University of Montana photojournalism professor Keith Graham wrote the text, while Graham and Missoula photographer Neil Chaput de Saintonge, founder of the Rocky Mountain School of Photography, photographed the many far-flung outposts of public education. The book contains more than 240 color photographs and interviews with teachers, students and parents.

Montana has more than 60 one-room schools, the most of any state in America.

The schools welcomed Graham and Chaput de Saintonge to observe and photograph candid moments during the school day, from flag-raising to reading lessons and recess.

“I admire everyone who keeps these schools open, active and engaged,” Graham said. “My hope is that they don’t vanish altogether but remain a strong, viable presence.

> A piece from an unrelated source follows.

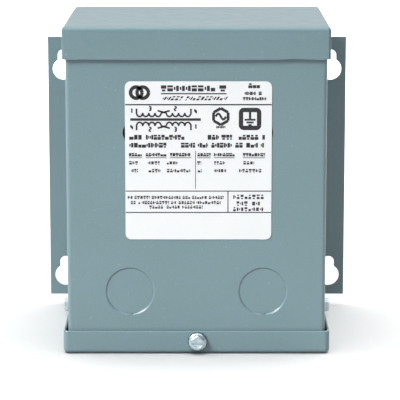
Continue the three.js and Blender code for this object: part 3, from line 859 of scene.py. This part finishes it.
def make_knockout(side):
    """A slug sheared all round but for a small tie at its lowest point, and struck slightly in."""
    node = f"knockout_{side}"
    low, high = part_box(node)
    middle = (low + high) / 2
    radius, rim = high.x - middle.x - SLUG_INSET, 0.1 * MM
    profile = [(0, SLUG_DEPTH)]
    profile += [(radius - u, SLUG_DEPTH + v) for u, v in quarter_round(rim, 4)]
    profile += [(radius - v, SHEET - u) for u, v in quarter_round(rim, 4)]
    profile.append((0, SHEET))
    bm = bmesh.new()
    lathe(bm, profile, (middle.x, low.y, middle.z), (0, 1, 0), 120)
    tie = bmesh.new()
    tie_low = (middle.x - 1.2 * MM, low.y + 0.1 * MM, low.z - 0.7 * MM)
    add_block(tie, tie_low, (middle.x + 1.0 * MM, high.y, low.z + MM), 0.08 * MM)
    tools = [mesh_object("tie", tie)]
    add_piece(f"knockout_slug_{side}", bm, "enclosure_paint", node, node, tools, "UNION")


# --- Nameplate and its print ---
# Places on it are (across from its left edge, down from its top edge), in millimetres.
INK = 0.03 * MM  # how far the ink stands off the film
INK_SUNK = 0.02 * MM
# Marks that stand for letters: blocks in a unit square, each (left, top, right, bottom)
MARKS = (
    ((0, 0, 1, 0.34), (0, 0.48, 1, 1)),
    ((0, 0, 1, 0.55), (0.18, 0.68, 0.82, 1)),
    ((0.18, 0, 0.82, 0.34), (0, 0.46, 1, 1)),
    ((0, 0.05, 0.55, 0.95), (0.68, 0.25, 1, 0.75)),
    ((0, 0.25, 0.32, 0.75), (0.45, 0.05, 1, 0.95)),
    ((0.04, 0.04, 0.96, 0.96),),
    ((0, 0.4, 1, 1),),
)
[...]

I cannot imagine Montana’s landscape without them.”

The writer-photographer team visited the one-room schools during the 2013-2014 school year.

The day they visited Yaak School, it was Kameron Ledbetter’s eighth birthday on a beautiful September day, and all six students were enjoying chocolate-chip ice cream sandwiches.

Yaak teacher Julianne Fitzgerald started a second career as a teacher after working at Hughes Aircraft for 15 years, the book notes.

“One-room schoolhouses, I believe, are really important to these rural areas because ultimately, it seems to me, kids would not go to school without them,” Fitzgerald says in an interview with the author. “They are important, vital in their education and hopefully they go on.”

In an effort to expand her students’ horizons beyond the Yaak, Fitzgerald organized a trip to Washington, D.C., Philadelphia and New York.

“It did what I wanted it to do,” she says in the book. “They saw the world.”

The book also quotes Kristie Ledbetter, a mother of three of the school’s students.

“I think living in the Yaak and having the Yaak School I feel is extremely important,” Ledbetter said. “I came here as a child and so did three of my sisters. So, it’s really near and dear to my heart.”

“Chasing Time” includes information about the history of Montana schools, noting that the first school for settlers in Montana opened in the winter of 1861 at Fort Owen in Stevensville.

While Montana still has the most active one-room schools in the U.S., it has only half of the number it did a decade ago.

In 1913 there were 212,000 one-room schools in America; in 2013 there were just an estimated 200.

A list of Montana one-room schools in the book shows only one remaining one-room school in Flathead County, at Pleasant Valley west of Kalispell.